Jenks, OK

Oklahoma Woman Sentenced to Prison and Mandated to Pay $1.2 Million in Restitution

Desiree Haros

In a decisive ruling, U.S. District Judge Terence C. Kern sentenced Lauren Michelle Owen, 40, of Jenks, to 27 months in federal prison, followed by five years of supervised release. The sentencing comes after Owen pleaded guilty in January to a litany of charges, including bank fraud, wire fraud, and tax evasion. The judge additionally mandated Owen to pay restitution exceeding $1.2 million.

Owen's elaborate fraudulent activities spanned over a decade, beginning in 2010 when she was hired as a secretary by her employer. Over time, she ascended to the position of vice president and sole financial officer, gaining access to the company's financial operations. Exploiting this trust, Owen orchestrated a series of unauthorized financial transactions, including writing checks to herself, paying personal credit card bills, and misappropriating wage payments. The total loss to her employer amounted to more than $750,000.

After losing her job, Owen turned to defrauding the Small Business Administration (SBA) in November 2021. In the wake of the CARES Act, a response to the COVID-19 pandemic, she submitted a falsified loan application on behalf of Platinum Assets, LLC, a company under her control. Despite having a criminal record for embezzlement, Owen lied on the application, claiming no previous criminal charges. The SBA approved the loan, depositing over $384,000 into Owen's account. She misused the funds by purchasing a 2018 Chevrolet Corvette, a 40-foot yacht, and paying off a loan on a 2018 Ford F-250.

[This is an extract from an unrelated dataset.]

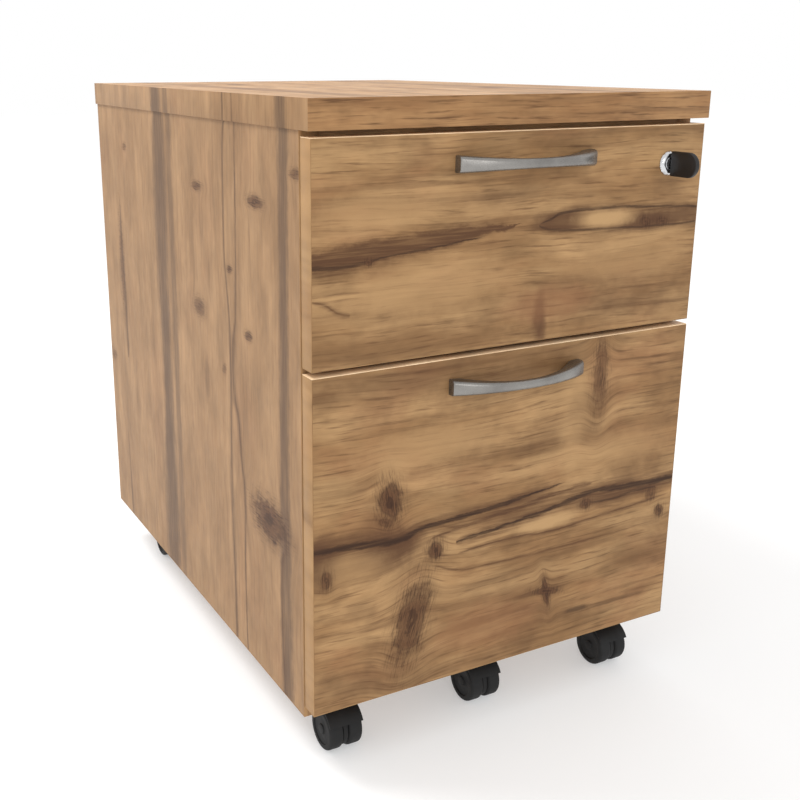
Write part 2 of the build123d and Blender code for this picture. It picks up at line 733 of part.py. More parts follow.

Furthermore, court documents revealed Owen's attempt to evade income tax from 2016 to 2020. Failing to report her illegal income from embezzlement, Owen engaged in unauthorized transactions to conceal her earnings. In total, she admitted to owing more than $61,000 in unpaid taxes and agreed to pay an additional $67,800 to the IRS.

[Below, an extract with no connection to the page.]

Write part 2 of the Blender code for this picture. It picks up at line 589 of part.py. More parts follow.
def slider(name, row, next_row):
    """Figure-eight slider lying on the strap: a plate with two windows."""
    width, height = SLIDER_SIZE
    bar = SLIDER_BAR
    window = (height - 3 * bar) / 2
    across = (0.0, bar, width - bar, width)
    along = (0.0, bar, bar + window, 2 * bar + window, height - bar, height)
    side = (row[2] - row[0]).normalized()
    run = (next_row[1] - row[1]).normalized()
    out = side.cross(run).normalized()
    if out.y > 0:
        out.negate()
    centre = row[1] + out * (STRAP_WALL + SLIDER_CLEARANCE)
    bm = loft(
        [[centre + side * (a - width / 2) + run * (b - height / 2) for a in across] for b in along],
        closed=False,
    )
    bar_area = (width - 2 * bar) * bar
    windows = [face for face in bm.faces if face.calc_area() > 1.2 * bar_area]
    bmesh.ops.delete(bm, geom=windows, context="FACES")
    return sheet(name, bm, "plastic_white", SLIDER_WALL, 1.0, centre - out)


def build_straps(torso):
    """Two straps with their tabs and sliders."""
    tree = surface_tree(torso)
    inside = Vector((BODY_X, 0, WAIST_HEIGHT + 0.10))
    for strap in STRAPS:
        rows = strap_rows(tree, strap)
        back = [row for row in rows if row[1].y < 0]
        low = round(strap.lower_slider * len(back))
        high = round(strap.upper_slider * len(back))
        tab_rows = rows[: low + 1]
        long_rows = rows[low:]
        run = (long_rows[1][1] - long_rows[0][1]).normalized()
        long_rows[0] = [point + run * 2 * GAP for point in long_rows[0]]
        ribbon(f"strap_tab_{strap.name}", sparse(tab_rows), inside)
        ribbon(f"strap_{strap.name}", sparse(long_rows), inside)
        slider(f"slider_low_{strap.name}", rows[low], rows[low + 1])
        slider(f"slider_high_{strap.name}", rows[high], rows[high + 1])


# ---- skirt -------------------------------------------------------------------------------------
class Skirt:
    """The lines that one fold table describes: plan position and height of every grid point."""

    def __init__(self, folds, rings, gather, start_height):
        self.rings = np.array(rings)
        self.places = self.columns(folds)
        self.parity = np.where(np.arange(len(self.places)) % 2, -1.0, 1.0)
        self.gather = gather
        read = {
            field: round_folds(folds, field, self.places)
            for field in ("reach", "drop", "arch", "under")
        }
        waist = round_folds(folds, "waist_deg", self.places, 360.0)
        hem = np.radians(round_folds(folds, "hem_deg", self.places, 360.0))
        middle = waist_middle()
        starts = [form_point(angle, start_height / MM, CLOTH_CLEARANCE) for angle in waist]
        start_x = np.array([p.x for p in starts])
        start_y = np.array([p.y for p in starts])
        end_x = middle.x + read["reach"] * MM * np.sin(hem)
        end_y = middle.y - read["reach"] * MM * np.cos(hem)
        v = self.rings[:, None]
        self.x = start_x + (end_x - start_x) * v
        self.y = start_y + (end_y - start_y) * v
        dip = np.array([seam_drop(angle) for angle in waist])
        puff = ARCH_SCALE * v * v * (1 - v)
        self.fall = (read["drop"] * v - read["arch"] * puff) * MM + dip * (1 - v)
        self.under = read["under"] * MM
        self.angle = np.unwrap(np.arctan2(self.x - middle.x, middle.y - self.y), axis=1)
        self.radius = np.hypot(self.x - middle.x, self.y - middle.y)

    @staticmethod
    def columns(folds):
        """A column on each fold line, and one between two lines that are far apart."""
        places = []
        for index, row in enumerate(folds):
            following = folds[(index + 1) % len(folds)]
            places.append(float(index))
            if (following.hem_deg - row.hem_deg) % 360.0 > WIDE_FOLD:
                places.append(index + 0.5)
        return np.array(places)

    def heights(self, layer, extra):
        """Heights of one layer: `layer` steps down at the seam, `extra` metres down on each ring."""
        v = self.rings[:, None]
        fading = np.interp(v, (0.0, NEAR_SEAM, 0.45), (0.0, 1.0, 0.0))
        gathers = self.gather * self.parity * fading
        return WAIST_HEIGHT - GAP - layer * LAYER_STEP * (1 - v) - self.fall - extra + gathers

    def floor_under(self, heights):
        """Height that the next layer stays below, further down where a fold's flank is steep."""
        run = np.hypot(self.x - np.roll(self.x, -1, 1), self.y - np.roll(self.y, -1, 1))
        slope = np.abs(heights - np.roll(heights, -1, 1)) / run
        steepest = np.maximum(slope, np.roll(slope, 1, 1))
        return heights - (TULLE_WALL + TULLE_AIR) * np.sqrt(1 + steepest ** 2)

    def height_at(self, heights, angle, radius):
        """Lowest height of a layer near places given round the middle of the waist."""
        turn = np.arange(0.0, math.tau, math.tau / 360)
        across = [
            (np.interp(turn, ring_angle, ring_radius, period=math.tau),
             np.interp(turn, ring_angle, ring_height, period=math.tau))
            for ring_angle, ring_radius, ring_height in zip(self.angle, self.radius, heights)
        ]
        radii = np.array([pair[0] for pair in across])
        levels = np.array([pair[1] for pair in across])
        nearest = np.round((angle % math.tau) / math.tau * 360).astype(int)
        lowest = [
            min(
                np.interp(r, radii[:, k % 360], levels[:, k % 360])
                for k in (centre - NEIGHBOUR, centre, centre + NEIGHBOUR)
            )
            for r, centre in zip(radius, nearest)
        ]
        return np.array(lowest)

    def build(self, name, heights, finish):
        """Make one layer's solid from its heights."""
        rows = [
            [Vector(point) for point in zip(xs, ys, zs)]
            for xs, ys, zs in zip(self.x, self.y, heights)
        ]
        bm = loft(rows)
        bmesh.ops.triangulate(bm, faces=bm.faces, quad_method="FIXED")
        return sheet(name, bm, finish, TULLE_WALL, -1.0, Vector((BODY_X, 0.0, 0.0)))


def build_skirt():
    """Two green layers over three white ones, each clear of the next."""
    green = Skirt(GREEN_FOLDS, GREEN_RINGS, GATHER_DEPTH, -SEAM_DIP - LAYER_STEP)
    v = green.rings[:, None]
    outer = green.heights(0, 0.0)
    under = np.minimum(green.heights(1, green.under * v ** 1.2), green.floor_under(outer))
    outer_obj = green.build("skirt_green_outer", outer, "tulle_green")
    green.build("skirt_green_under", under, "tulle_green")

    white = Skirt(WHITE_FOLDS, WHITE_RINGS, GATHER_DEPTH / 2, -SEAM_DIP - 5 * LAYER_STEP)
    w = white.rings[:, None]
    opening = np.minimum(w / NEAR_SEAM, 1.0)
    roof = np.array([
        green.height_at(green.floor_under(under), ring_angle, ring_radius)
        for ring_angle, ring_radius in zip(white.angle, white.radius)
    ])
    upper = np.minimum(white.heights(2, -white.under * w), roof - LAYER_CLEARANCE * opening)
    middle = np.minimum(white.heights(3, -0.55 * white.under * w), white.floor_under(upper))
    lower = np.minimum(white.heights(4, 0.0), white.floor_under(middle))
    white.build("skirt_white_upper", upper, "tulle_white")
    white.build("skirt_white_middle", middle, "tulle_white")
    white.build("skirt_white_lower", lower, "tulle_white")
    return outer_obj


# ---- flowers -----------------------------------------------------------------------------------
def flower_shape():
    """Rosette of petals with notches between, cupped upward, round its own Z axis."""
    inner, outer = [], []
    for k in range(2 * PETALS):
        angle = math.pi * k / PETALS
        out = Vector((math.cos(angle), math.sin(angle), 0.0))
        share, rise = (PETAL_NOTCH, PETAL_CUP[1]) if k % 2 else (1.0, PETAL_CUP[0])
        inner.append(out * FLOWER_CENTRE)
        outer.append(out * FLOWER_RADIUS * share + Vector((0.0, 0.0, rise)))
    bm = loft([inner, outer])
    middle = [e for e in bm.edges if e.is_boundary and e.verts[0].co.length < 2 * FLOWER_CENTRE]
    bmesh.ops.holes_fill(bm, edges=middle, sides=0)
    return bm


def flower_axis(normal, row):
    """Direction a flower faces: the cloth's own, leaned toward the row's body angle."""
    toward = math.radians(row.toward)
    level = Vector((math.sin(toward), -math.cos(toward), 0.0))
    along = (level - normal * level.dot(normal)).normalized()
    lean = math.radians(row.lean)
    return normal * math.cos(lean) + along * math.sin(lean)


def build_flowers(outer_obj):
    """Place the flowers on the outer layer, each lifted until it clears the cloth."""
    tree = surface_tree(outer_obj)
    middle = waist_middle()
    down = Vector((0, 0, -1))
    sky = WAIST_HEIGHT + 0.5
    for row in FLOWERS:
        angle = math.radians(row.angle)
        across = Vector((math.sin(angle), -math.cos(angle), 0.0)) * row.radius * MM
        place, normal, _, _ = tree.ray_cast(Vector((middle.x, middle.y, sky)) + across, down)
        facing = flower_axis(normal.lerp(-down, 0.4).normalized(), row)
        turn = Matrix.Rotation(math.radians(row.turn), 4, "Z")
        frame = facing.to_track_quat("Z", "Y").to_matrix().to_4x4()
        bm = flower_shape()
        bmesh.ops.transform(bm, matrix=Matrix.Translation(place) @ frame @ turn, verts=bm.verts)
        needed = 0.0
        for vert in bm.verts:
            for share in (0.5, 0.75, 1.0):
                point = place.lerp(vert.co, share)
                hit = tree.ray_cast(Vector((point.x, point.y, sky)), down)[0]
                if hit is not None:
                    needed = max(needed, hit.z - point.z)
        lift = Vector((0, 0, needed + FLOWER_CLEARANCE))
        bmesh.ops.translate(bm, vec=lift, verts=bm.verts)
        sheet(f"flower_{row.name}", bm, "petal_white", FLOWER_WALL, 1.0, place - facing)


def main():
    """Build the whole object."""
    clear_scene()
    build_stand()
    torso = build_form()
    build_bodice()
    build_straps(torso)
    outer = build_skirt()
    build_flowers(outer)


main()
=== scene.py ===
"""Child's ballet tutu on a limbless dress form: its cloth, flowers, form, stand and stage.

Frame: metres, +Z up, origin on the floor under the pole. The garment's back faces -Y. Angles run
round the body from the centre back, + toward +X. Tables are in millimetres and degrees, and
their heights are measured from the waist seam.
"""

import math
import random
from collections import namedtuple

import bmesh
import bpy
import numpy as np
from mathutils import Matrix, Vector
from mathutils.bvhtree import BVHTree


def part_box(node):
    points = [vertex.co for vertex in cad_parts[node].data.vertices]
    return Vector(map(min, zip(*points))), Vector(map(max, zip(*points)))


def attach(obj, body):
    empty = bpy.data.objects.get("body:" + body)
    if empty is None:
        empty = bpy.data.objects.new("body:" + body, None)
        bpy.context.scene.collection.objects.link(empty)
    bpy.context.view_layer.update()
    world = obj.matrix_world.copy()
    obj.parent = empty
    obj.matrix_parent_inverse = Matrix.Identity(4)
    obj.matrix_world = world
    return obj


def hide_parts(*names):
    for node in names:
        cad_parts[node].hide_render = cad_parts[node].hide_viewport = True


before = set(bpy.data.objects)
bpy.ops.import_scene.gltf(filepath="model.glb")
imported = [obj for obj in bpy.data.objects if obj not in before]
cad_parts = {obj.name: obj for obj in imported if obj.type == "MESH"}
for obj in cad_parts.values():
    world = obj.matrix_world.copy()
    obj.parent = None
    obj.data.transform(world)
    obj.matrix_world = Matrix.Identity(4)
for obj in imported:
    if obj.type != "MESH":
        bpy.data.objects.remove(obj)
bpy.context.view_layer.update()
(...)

U.S. Attorney Clinton Johnson emphasized the severity of Owen's actions, stating, "Lauren Owen engaged in multiple fraudulent schemes, including taking advantage of her employer’s kindness solely to enrich her luxurious lifestyle at the expense of others." Christopher J. Altemus Jr., special agent in charge of the IRS Criminal Investigation’s Dallas Field Office, highlighted the impact on COVID relief funds, noting that Owen's actions diverted money intended to support small businesses during the pandemic.

Owen will remain on bond temporarily and will voluntarily surrender to a U.S. Bureau of Prisons facility at a later date. The sentencing and restitution order underscore a strong message that fraudulent schemes will not go unpunished, as echoed by authorities involved in the investigation.